(GIVEN PROBLEM): Where a line holds "before", copy it.

(DATASET EXTRACT):
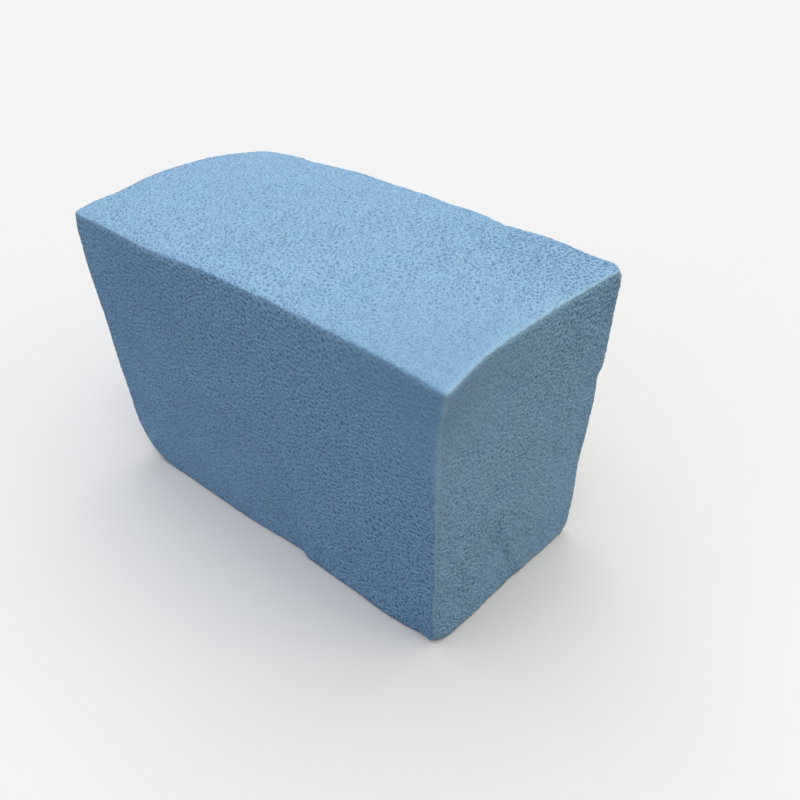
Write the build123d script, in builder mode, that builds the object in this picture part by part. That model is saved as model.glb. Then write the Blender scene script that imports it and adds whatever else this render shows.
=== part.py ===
"""Floral foam brick: one solid block of fine open-cell foam, standing on its long narrow side.

Millimetres, +Z up. The origin is the middle of the base, on the surface that the brick rests on.
+X runs along the brick and +Y across it, so its large faces look along -Y and +Y.
"""
import os

from build123d import *

# The cut size of the block, measured half-way up its sides.
LENGTH = 80.0
WIDTH = 40.0
HEIGHT = 55.0

# The block is soft and cut by hand: its top is a little larger than its base, and domed.
FLARE_LENGTH = 1.0
FLARE_WIDTH = 2.0
TOP_RISE = 1.8

# One lower edge, at the -X end, is worn to a broad round, and every other edge is just softened.
WORN_EDGE_RADIUS = 11.0
SOFT_EDGE_RADIUS = 1.0

top_length = LENGTH + FLARE_LENGTH
top_width = WIDTH + FLARE_WIDTH
base_length = LENGTH - FLARE_LENGTH
base_width = WIDTH - FLARE_WIDTH
full_height = HEIGHT + TOP_RISE

with BuildPart() as foam_brick:
    # The flared sides run past the top, which the dome then cuts.
    with BuildSketch(Plane.XY):
        Rectangle(base_length, base_width)
    with BuildSketch(Plane.XY.offset(HEIGHT)):
        Rectangle(top_length, top_width)
    loft(ruled=True)
    extrude(foam_brick.faces().sort_by(Axis.Z)[-1], amount=TOP_RISE)

    # The dome: an arc across the width, carried along the whole length.
    with BuildSketch(Plane.YZ) as dome_section:
        with BuildLine():
            Polyline(
                (-top_width / 2, HEIGHT),
                (-top_width / 2, 0),
                (top_width / 2, 0),
                (top_width / 2, HEIGHT),
            )
            ThreePointArc((top_width / 2, HEIGHT), (0, full_height), (-top_width / 2, HEIGHT))
        make_face()
    extrude(amount=top_length / 2, both=True, mode=Mode.INTERSECT)

    # The worn lower edge at the -X end, then a soft round on every other edge.
    base_face = foam_brick.faces().sort_by(Axis.Z)[0]
    worn_edge = base_face.edges().filter_by(Axis.Y).sort_by(Axis.X)[0]
    fillet(worn_edge, radius=WORN_EDGE_RADIUS)
    fillet(foam_brick.edges(), radius=SOFT_EDGE_RADIUS)

foam_brick.part.label = "foam_brick"

os.makedirs("parts", exist_ok=True)
export_step(foam_brick.part, "parts/foam_brick.step")
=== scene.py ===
"""Floral foam brick: its looks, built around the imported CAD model.

Metres, in the CAD model's frame: the base rests on z = 0 and +X runs along the brick. The sides are called
far (-X), near (+X), front (-Y), back (+Y), base and top.
"""
import math
from collections import namedtuple

import bpy
import numpy as np
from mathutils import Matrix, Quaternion, Vector
from mathutils.geometry import delaunay_2d_cdt
from mathutils.noise import noise as perlin


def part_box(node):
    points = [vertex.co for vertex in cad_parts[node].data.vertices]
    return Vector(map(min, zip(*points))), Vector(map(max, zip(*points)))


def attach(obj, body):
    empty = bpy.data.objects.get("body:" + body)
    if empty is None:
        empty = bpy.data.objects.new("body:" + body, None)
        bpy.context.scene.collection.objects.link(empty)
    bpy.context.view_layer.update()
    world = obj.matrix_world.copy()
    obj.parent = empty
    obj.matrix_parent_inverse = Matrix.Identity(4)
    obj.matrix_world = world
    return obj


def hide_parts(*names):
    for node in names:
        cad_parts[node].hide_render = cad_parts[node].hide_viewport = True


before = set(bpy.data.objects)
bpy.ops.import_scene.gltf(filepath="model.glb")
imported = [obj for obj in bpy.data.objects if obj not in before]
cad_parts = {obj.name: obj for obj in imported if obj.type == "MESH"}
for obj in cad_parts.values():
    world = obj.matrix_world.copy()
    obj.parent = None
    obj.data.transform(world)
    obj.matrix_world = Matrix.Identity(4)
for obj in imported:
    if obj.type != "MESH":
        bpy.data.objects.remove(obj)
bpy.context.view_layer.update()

MM = 0.001
SEED = 11

brick_low, brick_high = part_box("foam_brick")

# ---------------------------------------------------------------------------------------- the block's shape

# The open cells: how far apart their middles are on a side and along an edge, how far one along an edge
# strays as a share of that, how many rounds of evening out the others get, and how far one on an edge leans
# to either side.
CELL_SPACING = 0.87 * MM
EDGE_SPACING = 0.5 * MM
EDGE_STRAY = 0.3
CELL_ROUNDS = 6
EDGE_CELL_LEAN = 0.12 * MM

# How deep the cells are and how dark painted shade makes their floors, at least and at most, the share of
# both that one on an edge keeps, and how rough the rims are.
CELL_DEPTHS = (0.14 * MM, 0.3 * MM)
CELL_PAINTED_SHADES = (0.55, 1.0)
EDGE_CELL_SHARE = 0.3
RIM_ROUGHNESS = 0.04 * MM

# The rounds of the cut edges and of the worn one, the lower edge at the far end.
SOFT_EDGE_RADIUS = 0.7 * MM
WORN_EDGE_RADIUS = 11.0 * MM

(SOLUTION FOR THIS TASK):
before = set(bpy.data.objects)
imported = [obj for obj in bpy.data.objects if obj not in before]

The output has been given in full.